Anni ’70: J. R. è un bimbo di nove anni che vive con la mamma e lo zio Charlie a casa del nonno in Long Island. Il padre, che li ha abbandonati quando è nato, lavora alla radio, e il bimbo cerca tutte le sere la sua voce tra le frequenze. J. R. però non è abbandonato a sé: cresce in compagnia dello zio, gestore del bar Dickens e intellettuale che si è istruito da solo. La mamma sogna che da grande J.R. entrerà ad Harvard. Ma i suoi sogni non sono immotivati: il bambino ha un grande talento per la scrittura.
La prima mezz’ora de Il bar delle grandi speranze ha tutte le carte di un film dolce e commovente. Tratto dall’omonimo memoir di J. R. Moehringer, il primo atto si concentra sulla relazione tra il piccolo J.R. e suo zio Charlie – un coinvolgente Ben Affleck. Dentro questo rapporto il film promette l’avventura di un bimbo che scopre il senso della paternità. Charlie, infatti, è il padre che J. R. non ha mai avuto; lo educa al mondo, a essere scettico ma essere anche nobile, a essere sincero, premuroso e realista.

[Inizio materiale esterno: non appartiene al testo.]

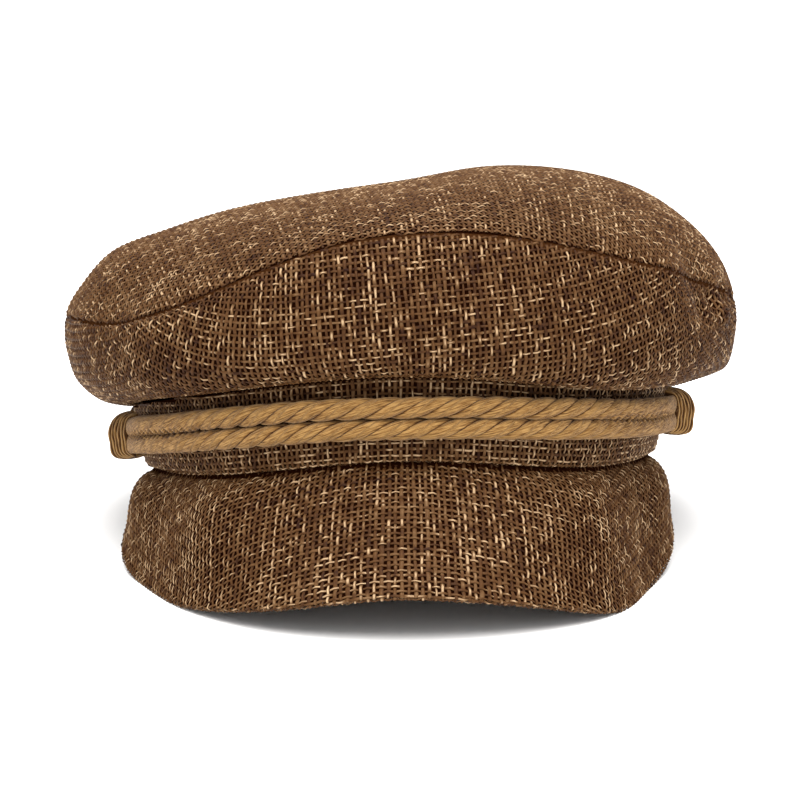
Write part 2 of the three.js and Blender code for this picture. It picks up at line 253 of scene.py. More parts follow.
def dent_list():
    """Each dent's middle, way in, spread and depth in millimetres."""
    found = []
    last = 0.999  # the highest share of the side where a dent's middle lies
    for angle, share, spread, depth in DENTS + WRINKLES:
        at = (np.array(math.radians(angle)), np.array(min(share, last)))
        inward = -normal_of(plain_side_point, *at)
        found.append((plain_side_point(*at), inward, CROWN_RISE * spread, CROWN_RISE * depth))
    return found


DENT_LIST = dent_list()


def dented(points):
    moved = points.copy()
    for middle, inward, spread, depth in DENT_LIST:
        far = np.linalg.norm(points - middle, axis=-1, keepdims=True) / spread
        moved += inward * depth * np.exp(-(far**2))
    return moved


def crown_side_point(angle, share):
    return dented(plain_side_point(angle, share))


def crown_top_point(angle, share):
    return dented(plain_top_point(angle, share))


BULGE_SCALE = 27 / 4  # makes the highest value of w * (1 - w) ** 2 one


def peak_point(u, w):
    """The peak's upper face: u from -1 at its left end to 1, w from 0 at the band to 1 at its edge."""
    u, w = np.broadcast_arrays(np.clip(u, -1, 1), w)
    angle = u * PEAK_SPAN
    row = (u + 1) / 2 * (len(PEAK_ROWS) - 1)
    foot = band_point(angle, np.zeros_like(angle))
    outward = unit(vectors(np.sin(angle) / (BAND_WIDTH / 2), -np.cos(angle) / (BAND_DEPTH / 2), 0))
    corner = np.sqrt(1 - np.abs(u) ** PEAK_END_POWER)
    depth = PEAK_DEPTH * (PEAK_LEAST + (1 - PEAK_LEAST) * corner)
    depth = (depth * smooth(PEAK_ROWS[:, 0], row))[..., None]
    slope = np.radians(smooth(PEAK_ROWS[:, 1], row))[..., None]
    fall = outward * np.cos(slope) - UP * np.sin(slope)
    face = outward * np.sin(slope) + UP * np.cos(slope)
    bulge = PEAK_BULGE * corner * smooth(PEAK_ROWS[:, 2], row)
    bulge = (bulge * BULGE_SCALE * w * (1 - w) ** 2)[..., None]
    return foot - outward * PEAK_TUCK - UP * SEAM_GAP + fall * depth * w[..., None] + face * bulge


def rope_height(angle):
    row = (np.clip(angle, -ROPE_END, ROPE_END) / ROPE_END + 1) / 2
    return BAND_HEIGHT * smooth(ROPE_MIDDLE, row * (len(ROPE_MIDDLE) - 1))


def off_band(angle, height, distance):
    share = height / (band_line(1, angle) - band_line(0, angle))
    out = normal_of(band_point, angle, np.full_like(share, 0.5))
    return band_point(angle, share) + out * np.asarray(distance)[..., None]


def lean_matrix():
    """The lean and the place of the cap, as the solids have them, from the band's own box."""
    foot = band_point(np.array(math.pi), np.array(0.0))
    us = np.linspace(-1, 1, 201)
    ones = np.ones_like(us)
    edge = peak_point(us, ones)
    low = peak_point(us, ones - STEP)
    across = peak_point(us + STEP, ones) - peak_point(us - STEP, ones)
    edge = edge + unit(np.cross(across, edge - low)) * PEAK_WALL * 0.5
    lean = np.arctan2(foot[2] - edge[:, 2], foot[1] - edge[:, 1]).max()
    turn = np.array(Matrix.Rotation(-lean, 3, "X"))
    angles = np.linspace(0, math.tau, 65)[:-1]
    shares = np.linspace(0, 1, 4)
    band = band_point(angles[:, None], shares[None]) @ turn.T
    low, high = (np.array(c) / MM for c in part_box("head_band"))
    shift = np.zeros(3)
    shift[:2] = (low + high)[:2] / 2 - (band.min((0, 1)) + band.max((0, 1)))[:2] / 2
    shift[2] = high[2] - band[..., 2].max()
    return turn, shift


TURN, SHIFT = np.eye(3), np.zeros(3)  # main sets both
FLOOR_CLEAR = 0.05  # how far over the table the lowest points stay, in millimetres
MATERIALS = {}  # main fills it


def placed(points):
    """Points of the cap's own frame, leaned and set down, in metres. Nothing goes below the table."""
    moved = points @ TURN.T + SHIFT
    moved[..., 2] = np.maximum(moved[..., 2], FLOOR_CLEAR)
    return moved * MM


# The woven cloth

# Between neighbouring yarns across and down each panel, in millimetres.
SIDE_PITCH = (1.82, 2.04)
TOP_PITCH = (1.82, 1.9)
BAND_PITCH = (1.82, 1.95)
PEAK_PITCH = (1.82, 1.87)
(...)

Anche i dialoghi, a tratti involuti, danno un senso di “saggezza popolare” al film. Lo zio Charlie è in fondo un “self-schooled”, uno che si è fatto scuola da solo. Anche il nonno, povero in canna e con tre figli e un’armata di nipoti al carico, era comunque un tempo professore di greco e latino.
È una storia di vissuto familiare, in grado di regalare sorrisi e anche qualche lacrima accendendo lo spettatore di speranza per il futuro del bimbo.
Purtroppo però il film non mantiene le promesse. Molto prima di quanto si potesse sperare, J. R. ha ormai diciott’anni e viene preso ad Harvard. Da qui in poi la storia cammina nell’incertezza e nella noia, deludendo il pubblico. Oltre al fatto che non è più chiaro quale sia la posta in gioco, il peccato più grande è che viene meno la relazione con Charlie. Il film si perde in quadri di vita universitaria che mancano di appeal, come pure la storia d’amore con la bella Sidney che riesce a lasciare solo l’amaro in bocca.
Cosa anche più strana, J. R. e chi lo circonda diventano coscienti che ciò che vive è la storia che scriverà nelle sue memorie: un espediente che rende il film a tratti surreale. Le allegorie e i richiami metalinguistici al cammino di formazione di J. R. si fanno ingombranti e fuori luogo, lasciando il sapore di una storia inventata (e poco o per nulla avvincente) e non più di un’autobiografia.
Peccato davvero. Il bar delle grandi speranze non è un film brutto ma un film che delude: aveva tutti i colori per regalare una storia preziosa e da ricordare; purtroppo, mentre il minutaggio prosegue il film si condanna al dimenticatoio.